Gençlik yıllarından bu yana hayatından izler taşıyan eşyaları saklayan ve farklı ürünler yapan Demir, emekliğinin ardından yıllardır biriktirdiği eşyaları sergilemek ve boş zamanlarını değerlendireceği bir mekan oluşturmak için tandırevi olarak kullandıkları eklentiyi nostaljik müzeye dönüştürmeye karar verdi.
Çocuklarının yardımıyla tandırevinin bakımını yapan Demir, annesinden, yakınlarından hatıra kalan, çocukluğunun izlerini taşıyan duvar saatleri, çömlekler, kömürlü ütü, terazi, baston, yün tarağı, gaz lambası, çömlek, tokmak, havan gibi yüzlerce eşyayı sergilediği bir alan oluşturdu.

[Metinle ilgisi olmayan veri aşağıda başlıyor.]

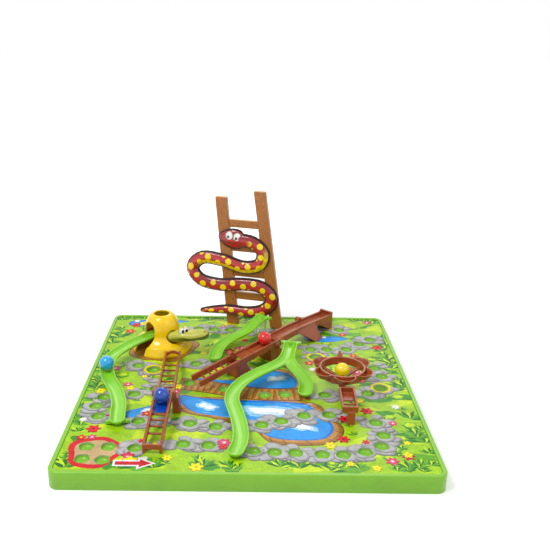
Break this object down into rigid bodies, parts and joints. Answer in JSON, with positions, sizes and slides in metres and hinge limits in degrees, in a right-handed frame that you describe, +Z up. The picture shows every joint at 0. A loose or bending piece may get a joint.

Zamanının büyük bölümünü burada geçiren, elektrikli eşyaları onaran Demir'in "müze"sini, gün içinde hem dostları hem de geçmişe özlem duyan çok sayıda kişi ziyaret ediyor.
- "Her eşyanın ayrı bir önemi ve hatırası var"

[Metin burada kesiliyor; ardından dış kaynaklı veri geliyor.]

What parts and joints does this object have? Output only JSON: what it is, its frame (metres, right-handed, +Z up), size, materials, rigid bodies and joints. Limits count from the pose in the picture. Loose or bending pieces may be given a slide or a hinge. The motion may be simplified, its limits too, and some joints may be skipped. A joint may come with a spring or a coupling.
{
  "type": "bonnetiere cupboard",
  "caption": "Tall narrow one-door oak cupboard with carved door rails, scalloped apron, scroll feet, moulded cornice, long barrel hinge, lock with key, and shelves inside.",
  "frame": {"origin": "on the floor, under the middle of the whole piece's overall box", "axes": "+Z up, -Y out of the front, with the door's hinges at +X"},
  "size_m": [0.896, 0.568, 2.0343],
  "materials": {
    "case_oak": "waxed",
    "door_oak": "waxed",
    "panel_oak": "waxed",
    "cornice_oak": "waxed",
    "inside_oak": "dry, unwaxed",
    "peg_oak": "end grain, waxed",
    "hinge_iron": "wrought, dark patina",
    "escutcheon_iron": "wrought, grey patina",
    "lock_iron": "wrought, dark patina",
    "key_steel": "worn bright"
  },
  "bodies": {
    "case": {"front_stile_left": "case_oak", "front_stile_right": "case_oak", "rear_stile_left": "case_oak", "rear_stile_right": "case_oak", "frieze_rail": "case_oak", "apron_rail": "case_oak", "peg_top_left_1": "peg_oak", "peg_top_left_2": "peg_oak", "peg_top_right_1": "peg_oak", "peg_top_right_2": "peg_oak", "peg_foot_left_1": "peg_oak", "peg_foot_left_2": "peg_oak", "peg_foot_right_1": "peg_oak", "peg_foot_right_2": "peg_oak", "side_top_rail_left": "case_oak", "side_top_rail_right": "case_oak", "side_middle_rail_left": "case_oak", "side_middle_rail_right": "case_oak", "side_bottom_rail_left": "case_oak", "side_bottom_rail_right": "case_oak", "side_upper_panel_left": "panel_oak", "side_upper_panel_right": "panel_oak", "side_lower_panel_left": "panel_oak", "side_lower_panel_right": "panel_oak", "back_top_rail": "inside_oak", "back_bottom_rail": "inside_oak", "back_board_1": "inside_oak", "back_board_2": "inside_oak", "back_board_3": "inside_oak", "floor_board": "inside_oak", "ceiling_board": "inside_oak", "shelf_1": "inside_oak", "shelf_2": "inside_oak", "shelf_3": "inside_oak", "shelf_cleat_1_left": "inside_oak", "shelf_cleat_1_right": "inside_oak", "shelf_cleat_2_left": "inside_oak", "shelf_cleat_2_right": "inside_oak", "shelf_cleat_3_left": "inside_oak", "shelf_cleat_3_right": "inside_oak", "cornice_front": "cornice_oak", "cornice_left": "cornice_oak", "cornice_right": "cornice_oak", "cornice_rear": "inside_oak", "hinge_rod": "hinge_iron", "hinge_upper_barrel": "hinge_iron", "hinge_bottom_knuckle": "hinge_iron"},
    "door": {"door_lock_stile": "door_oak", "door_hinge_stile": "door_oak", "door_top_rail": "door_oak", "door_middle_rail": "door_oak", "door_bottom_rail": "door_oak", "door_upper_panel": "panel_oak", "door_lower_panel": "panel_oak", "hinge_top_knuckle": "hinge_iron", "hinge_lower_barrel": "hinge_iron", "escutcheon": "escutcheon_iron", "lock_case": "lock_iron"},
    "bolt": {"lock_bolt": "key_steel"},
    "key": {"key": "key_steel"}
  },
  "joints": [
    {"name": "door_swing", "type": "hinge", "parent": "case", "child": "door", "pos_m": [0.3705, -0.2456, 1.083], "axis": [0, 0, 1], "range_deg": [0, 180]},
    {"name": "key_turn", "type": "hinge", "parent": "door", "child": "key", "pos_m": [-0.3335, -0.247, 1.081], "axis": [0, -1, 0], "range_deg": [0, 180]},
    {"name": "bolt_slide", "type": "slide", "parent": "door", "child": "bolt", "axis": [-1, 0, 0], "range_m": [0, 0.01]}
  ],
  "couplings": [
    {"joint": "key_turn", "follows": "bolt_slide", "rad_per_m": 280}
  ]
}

Demir, AA muhabirine, boş zamanlarını değerlendirmek amacıyla böyle bir mekan oluşturduğunu söyledi.
Elindeki tüm eşyaları tarihleriyle sergilediğini belirten Demir, "Bazıları dayımdan kaldı. Aile büyüklerimin hatıraları var. Çoğu akrabamda buraya uygun malzeme görüyorum, istiyorum ama vermek istemiyorlar. Eskiden kullanılan birçok eşyanın minyatürünü de yaptım." dedi.

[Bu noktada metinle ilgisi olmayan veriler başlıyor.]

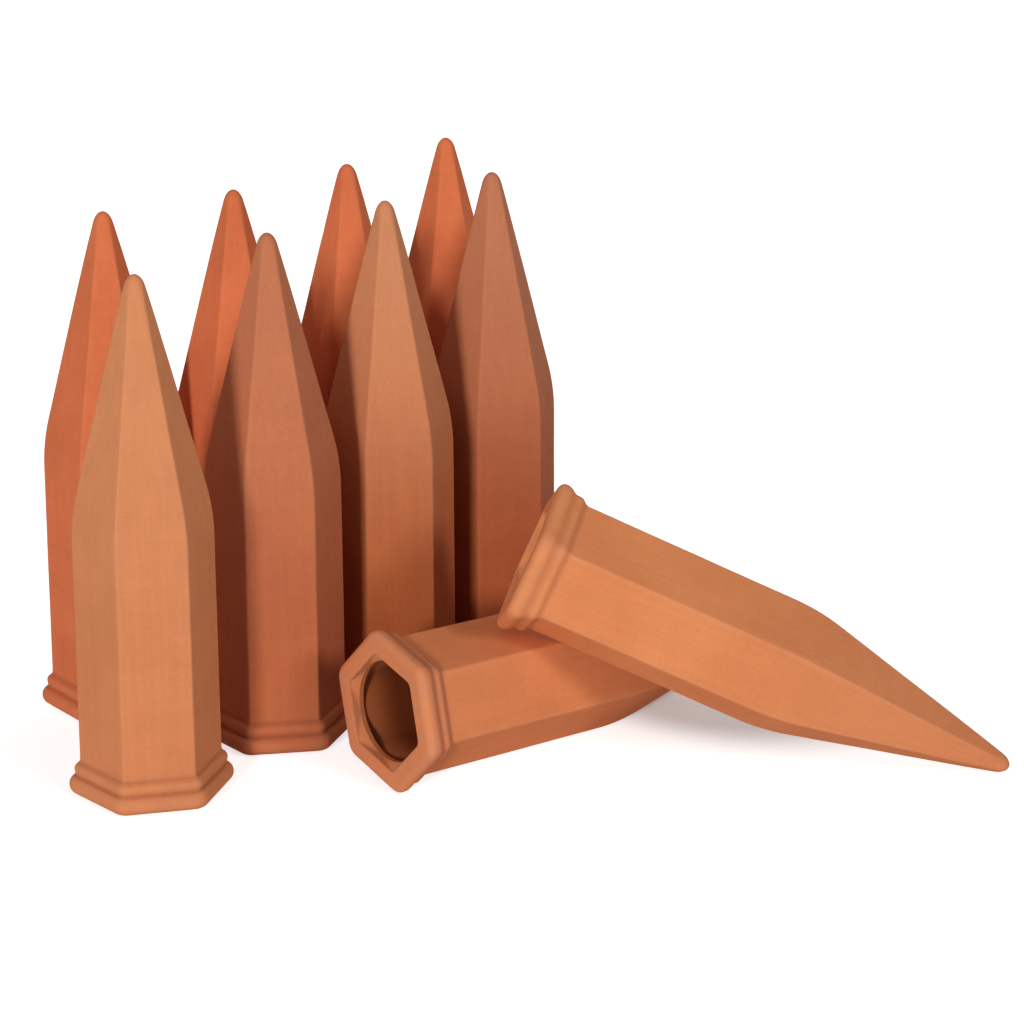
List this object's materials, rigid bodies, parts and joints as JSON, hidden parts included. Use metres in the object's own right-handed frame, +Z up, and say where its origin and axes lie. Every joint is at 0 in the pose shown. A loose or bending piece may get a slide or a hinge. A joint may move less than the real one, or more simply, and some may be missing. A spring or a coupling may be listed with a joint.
{
  "type": "self watering spike",
  "caption": "Set of slender six-sided terracotta watering spikes, hollow and pointed, each with a beaded collar and a round bottle mouth, shown standing, lying and leaning.",
  "frame": {"origin": "centre of the set's footprint, on the floor", "axes": "+Z up, +X to the viewer's right, along which the leaning spike points, +Y away from the viewer"},
  "size_m": [0.3328, 0.2282, 0.178],
  "materials": {
    "clay_light": "matte",
    "clay_brown": "matte",
    "clay_mid": "matte",
    "clay_dark": "matte",
    "clay_red_1": "matte",
    "clay_red_2": "matte",
    "clay_red_3": "matte",
    "clay_red_4": "matte",
    "clay_lying": "matte",
    "clay_leaning": "matte"
  },
  "bodies": {
    "root": {"front_spike_1": "clay_light", "front_spike_2": "clay_brown", "front_spike_3": "clay_mid", "front_spike_4": "clay_dark", "back_spike_1": "clay_red_1", "back_spike_2": "clay_red_2", "back_spike_3": "clay_red_3", "back_spike_4": "clay_red_4", "lying_spike": "clay_lying", "leaning_spike": "clay_leaning"}
  },
  "joints": []
}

Hazırladığı mekanda zaman geçirmekten büyük keyif aldığını anlatan Demir, şöyle konuştu:
"Emekliyim, torun sahibiyim. Huzurlu bir yaşamım var çok şükür. Bazen arkadaşlar, eş, dost buraya gelip beni ziyaret ediyor. Merak edip gelenler de oluyor. Çok beğeniyorlar. En keyif aldığım işlerden biri arızalı olan, çalışmayan eşyayı çalıştırmak. Her bir eşyanın benim yanımda büyük bir önemi ve hatırası var. Hepsi de benim için çok değerli. En çok da annemden hatıralar var. Kahveye gitmiyorum, zamanım hep burada geçiyor. Günün 24 saatini burada geçirsem sıkılmam."